[START OF Supplied information]

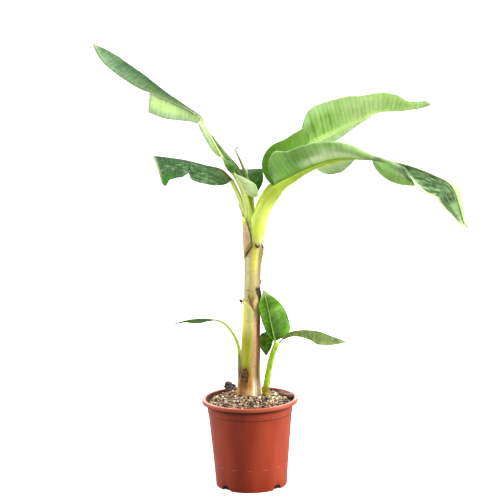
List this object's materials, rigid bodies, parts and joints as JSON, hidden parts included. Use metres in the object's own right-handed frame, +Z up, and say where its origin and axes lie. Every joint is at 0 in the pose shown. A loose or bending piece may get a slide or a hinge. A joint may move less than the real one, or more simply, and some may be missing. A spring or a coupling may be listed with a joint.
{
  "type": "potted banana plant",
  "caption": "Banana plant in a round terracotta-coloured nursery pot: a leaning trunk of leaf sheaths, broad arching torn leaves at its crown and small side shoots at its foot",
  "frame": {"origin": "centre of the pot's flat underside, on the surface it stands on", "axes": "+Z up the plant, +X towards the lower right leaf, +Y towards the back leaf; the side seen in the picture faces -Y"},
  "size_m": [0.719, 0.2852, 0.8721],
  "materials": {
    "pot": "satin",
    "potting_mix": "matte",
    "bark": "matte",
    "sheath": "satin",
    "stalk": "satin",
    "blade": "satin",
    "young_blade": "satin"
  },
  "bodies": {
    "root": {"pot": "pot", "potting_mix": "potting_mix", "bark_flake_left": "bark", "bark_flake_right": "bark", "trunk": "sheath", "shoot_right_stem": "stalk", "shoot_left_stem": "stalk", "petiole_right_low": "stalk", "petiole_left_high": "stalk", "petiole_left_low": "stalk", "petiole_right_high": "stalk", "petiole_back": "stalk", "new_leaf_spear": "stalk", "leaf_right_low_inner": "blade", "leaf_right_low_outer": "blade", "leaf_right_high_inner": "blade", "leaf_right_high_outer": "blade", "leaf_left_high_inner": "blade", "leaf_left_high_outer": "blade", "leaf_left_low": "blade", "leaf_back": "blade", "shoot_right_leaf_upright": "young_blade", "shoot_right_leaf_side": "young_blade", "shoot_right_leaf_back": "young_blade", "shoot_left_leaf": "young_blade"}
  },
  "joints": []
}
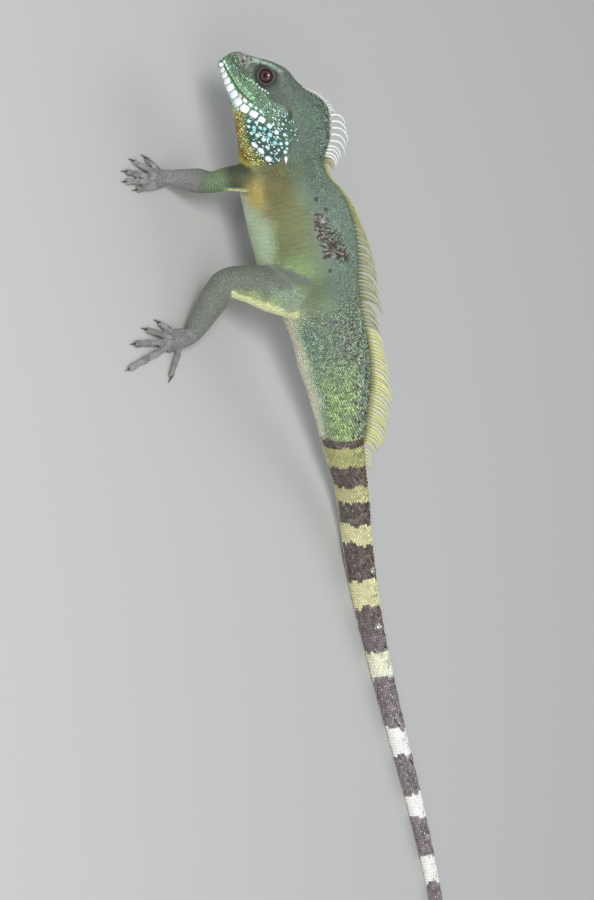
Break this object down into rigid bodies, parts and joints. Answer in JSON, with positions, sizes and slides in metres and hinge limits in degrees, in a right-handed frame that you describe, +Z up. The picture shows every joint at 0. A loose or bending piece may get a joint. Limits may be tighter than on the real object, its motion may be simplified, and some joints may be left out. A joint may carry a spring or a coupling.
{
  "type": "chinese water dragon lizard",
  "caption": "Life-size water dragon lizard standing with its head cocked: crested neck, back and tail base, splayed clawed legs and a very long tail laid out behind.",
  "frame": {"origin": "on the floor, under the centre of the lizard's bounding box", "axes": "-X the way the lizard faces, +X towards the tip of its tail, -Y its left side, +Z up from the floor it stands on"},
  "size_m": [0.8248, 0.2862, 0.1215],
  "materials": {
    "head_skin": "scaly grey-green skin with pale jaw plates and a yellow throat",
    "trunk_skin": "finely granular olive-green skin with pale crest spines",
    "tail_skin": "keeled scales, dark brown-grey with pale bands",
    "leg_skin": "scaly grey to green skin with grey digits and horny claws",
    "eye": "wet, with a dark reddish-brown iris and a round pupil"
  },
  "bodies": {
    "root": {"head": "head_skin", "eye_left": "eye", "eye_right": "eye", "neck": "trunk_skin", "torso": "trunk_skin", "tail_base": "tail_skin", "tail_front": "tail_skin", "tail_middle": "tail_skin", "tail_rear": "tail_skin", "tail_end": "tail_skin", "upper_arm_left": "leg_skin", "forearm_left": "leg_skin", "hand_left": "leg_skin", "upper_arm_right": "leg_skin", "forearm_right": "leg_skin", "hand_right": "leg_skin", "thigh_left": "leg_skin", "shank_left": "leg_skin", "foot_left": "leg_skin", "thigh_right": "leg_skin", "shank_right": "leg_skin", "foot_right": "leg_skin"}
  },
  "joints": []
}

[END OF Supplied information]

Exercise directions » Every entry should be printed again exactly as written.

Result of this exercise »
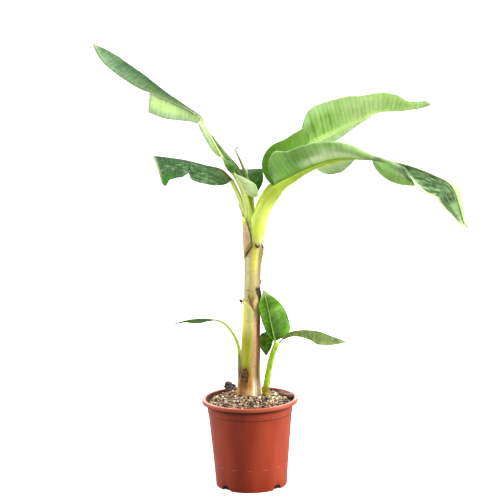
List this object's materials, rigid bodies, parts and joints as JSON, hidden parts included. Use metres in the object's own right-handed frame, +Z up, and say where its origin and axes lie. Every joint is at 0 in the pose shown. A loose or bending piece may get a slide or a hinge. A joint may move less than the real one, or more simply, and some may be missing. A spring or a coupling may be listed with a joint.
{
  "type": "potted banana plant",
  "caption": "Banana plant in a round terracotta-coloured nursery pot: a leaning trunk of leaf sheaths, broad arching torn leaves at its crown and small side shoots at its foot",
  "frame": {"origin": "centre of the pot's flat underside, on the surface it stands on", "axes": "+Z up the plant, +X towards the lower right leaf, +Y towards the back leaf; the side seen in the picture faces -Y"},
  "size_m": [0.719, 0.2852, 0.8721],
  "materials": {
    "pot": "satin",
    "potting_mix": "matte",
    "bark": "matte",
    "sheath": "satin",
    "stalk": "satin",
    "blade": "satin",
    "young_blade": "satin"
  },
  "bodies": {
    "root": {"pot": "pot", "potting_mix": "potting_mix", "bark_flake_left": "bark", "bark_flake_right": "bark", "trunk": "sheath", "shoot_right_stem": "stalk", "shoot_left_stem": "stalk", "petiole_right_low": "stalk", "petiole_left_high": "stalk", "petiole_left_low": "stalk", "petiole_right_high": "stalk", "petiole_back": "stalk", "new_leaf_spear": "stalk", "leaf_right_low_inner": "blade", "leaf_right_low_outer": "blade", "leaf_right_high_inner": "blade", "leaf_right_high_outer": "blade", "leaf_left_high_inner": "blade", "leaf_left_high_outer": "blade", "leaf_left_low": "blade", "leaf_back": "blade", "shoot_right_leaf_upright": "young_blade", "shoot_right_leaf_side": "young_blade", "shoot_right_leaf_back": "young_blade", "shoot_left_leaf": "young_blade"}
  },
  "joints": []
}
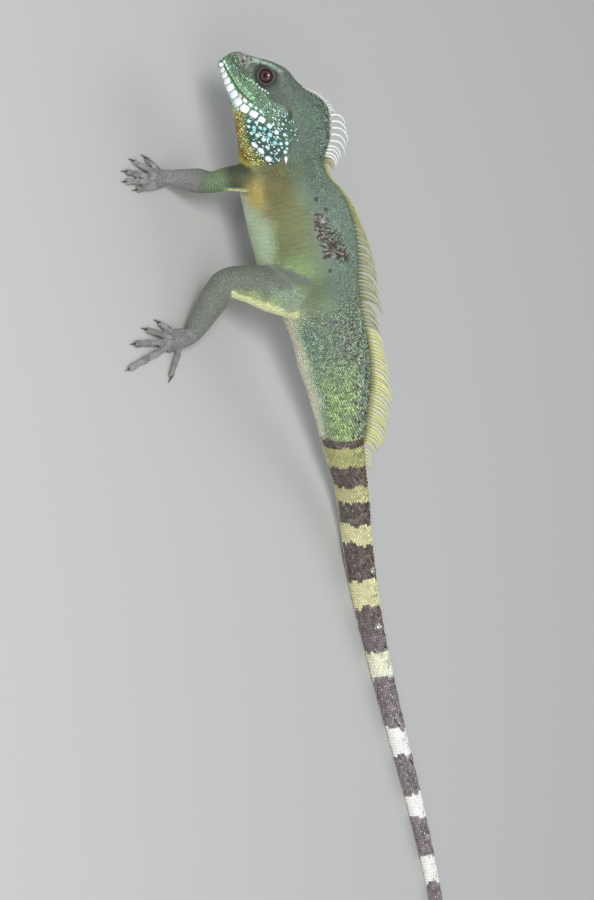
Break this object down into rigid bodies, parts and joints. Answer in JSON, with positions, sizes and slides in metres and hinge limits in degrees, in a right-handed frame that you describe, +Z up. The picture shows every joint at 0. A loose or bending piece may get a joint. Limits may be tighter than on the real object, its motion may be simplified, and some joints may be left out. A joint may carry a spring or a coupling.
{
  "type": "chinese water dragon lizard",
  "caption": "Life-size water dragon lizard standing with its head cocked: crested neck, back and tail base, splayed clawed legs and a very long tail laid out behind.",
  "frame": {"origin": "on the floor, under the centre of the lizard's bounding box", "axes": "-X the way the lizard faces, +X towards the tip of its tail, -Y its left side, +Z up from the floor it stands on"},
  "size_m": [0.8248, 0.2862, 0.1215],
  "materials": {
    "head_skin": "scaly grey-green skin with pale jaw plates and a yellow throat",
    "trunk_skin": "finely granular olive-green skin with pale crest spines",
    "tail_skin": "keeled scales, dark brown-grey with pale bands",
    "leg_skin": "scaly grey to green skin with grey digits and horny claws",
    "eye": "wet, with a dark reddish-brown iris and a round pupil"
  },
  "bodies": {
    "root": {"head": "head_skin", "eye_left": "eye", "eye_right": "eye", "neck": "trunk_skin", "torso": "trunk_skin", "tail_base": "tail_skin", "tail_front": "tail_skin", "tail_middle": "tail_skin", "tail_rear": "tail_skin", "tail_end": "tail_skin", "upper_arm_left": "leg_skin", "forearm_left": "leg_skin", "hand_left": "leg_skin", "upper_arm_right": "leg_skin", "forearm_right": "leg_skin", "hand_right": "leg_skin", "thigh_left": "leg_skin", "shank_left": "leg_skin", "foot_left": "leg_skin", "thigh_right": "leg_skin", "shank_right": "leg_skin", "foot_right": "leg_skin"}
  },
  "joints": []
}